Da quella pedagogia di massa che un comunicatore come Chávez gestiva perfettamente, era chiaro che c’era un estremo bisogno di seppellire l’ALCA a Mar del Plata, e se era necessario rappresentarlo a gesti, chi può dimenticare l’intero stadio che salta e grida insieme a un sorridente Chavez: “FTAA, FTAA,”. Come epilogo di quella festa di paese, Silvio Rodríguez, chitarra alla mano, incoraggiò ancora di più la vittoria.

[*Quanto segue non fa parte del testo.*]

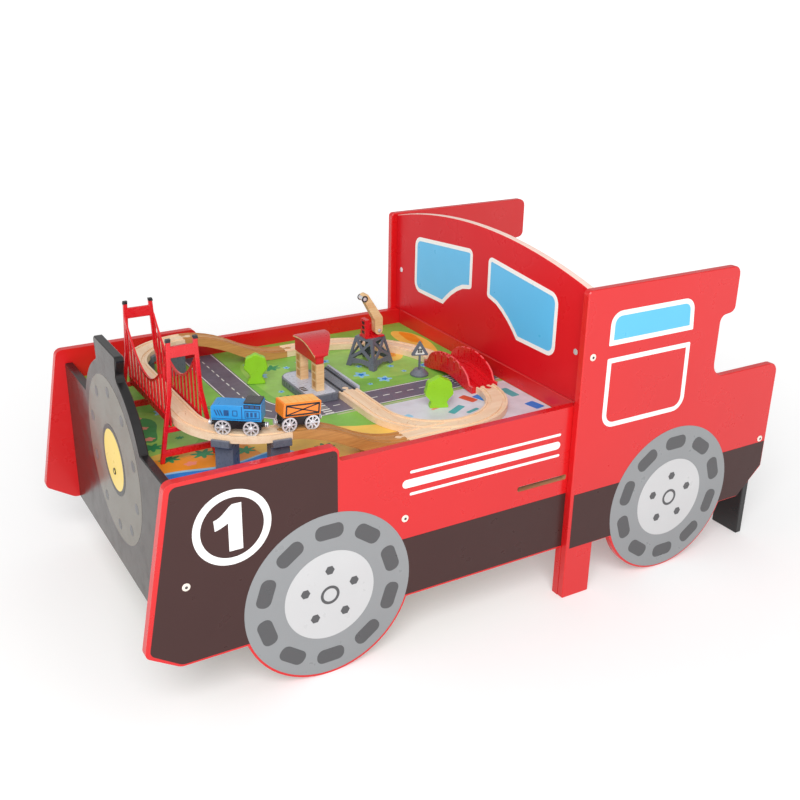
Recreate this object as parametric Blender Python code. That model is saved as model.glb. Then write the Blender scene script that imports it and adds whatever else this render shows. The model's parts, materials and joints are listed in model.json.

Qualche tempo dopo, la cerimonia si sarebbe ripetuta in modo più formale, in un vertice di leader al massimo livello, in cui il trio di Chávez, Kirchner e Lula (come era solito fare ripetutamente, Tabaré Vázquez si è vergognosamente cancellato, ritirandosi dal forum prima della definizione finale), rappresentando il desiderio di milioni di latinoamericani e caraibici di mettere i puntini sul leader imperiale, che, con il volto stravolto, ha visto crollare il suo sogno di più opulenza.

L’ALCA era stato doppiamente sconfitto, prima nelle strade (dove in quel momento si bruciavano le bandiere americane e si sentiva “Yankees go home” ad ogni angolo) e nel coraggio di quei tre presidenti che unirono le forze per bloccare l’avanzata predatoria delle multinazionali rappresentate da Bush.

Diciotto anni dopo quell’impresa, le prospettive per il continente non sono le stesse. L’Impero si è riarmato e, con la complicità di diversi suoi amanuensi, co-governa in vari paesi e cerca di recuperare il tempo perduto, attraverso minacce, pressioni e ricatti.

Ancora una volta, il Fondo Monetario Internazionale e la Banca Mondiale si intromettono negli affari interni di ogni nazione, aiutati da presidenti e ministri che sembrano preoccuparsi molto poco del fatto che il loro popolo sia per lo più sprofondato nella povertà. Inoltre, formule considerate superate, come i colpi di Stato o gli intrighi di palazzo, hanno prodotto innegabili battute d’arresto.

Solo tre dei paesi che hanno subito questo stigma sono riusciti a superare e riconquistare il governo, Bolivia, Brasile e Honduras, ma nonostante questo, continuano ad essere hackerati dall’impero. Attraverso la resistenza permanente e la conservazione dei valori storici rivoluzionari, Cuba, Venezuela e Nicaragua continuano a resistere e a produrre, per quanto possibile, progressi a beneficio dei loro popoli.

Tutti, alle prese con blocchi e sanzioni imperiali, cercando di destabilizzarli, ma scontrandosi con la forza devastatrice delle popolazioni desiderose di impedire il ritorno di chi tanto male ha fatto quando ha governato.

Un elemento nuovo, quando si parla di minacce, è il fatto che, mano nella mano con l’ultradestra europea e nordamericana, sono apparsi emulatori latinoamericani che, attraverso campagne mediatiche e confusione deliberata instillata nei settori popolari, possono arrivare a governare o lo stanno già facendo in alcuni paesi. Il capitalismo, ancora una volta, si nutre di espressioni fasciste per schiacciare i popoli.

Tuttavia, l’ALBA-TCP è ancora in piedi e tutto ciò che è stato sperimentato in questi anni a livello di alleanza fraterna tra i popoli, nel calore della presenza solidale del Venezuela bolivariano, di Cuba e della Bolivia, insieme ad altri governi progressisti, non è stato vano. Il popolo sa, l’ha vissuto, che c’è un altro mondo diverso da quello offerto dal capitalismo ed è per questo che in ogni paese continuano a ripetersi lotte e sfide al potere costituito.

La porta aperta da quella storica giornata del 5 novembre 2005, che allo stesso tempo è stata la conclusione di centinaia di manifestazioni contro l’ALCA, portate avanti nel corso di diversi anni, dimostra che l’unica ricetta per respingere i nemici attuali (molto simili a quelli di ieri) è la mobilitazione e il coordinamento degli sforzi in tutti gli scenari possibili. ma avendo la strada come vettore principale.

Come ha ripetuto Chávez: “Non si tratta di vincere o morire, dovremo vincere“.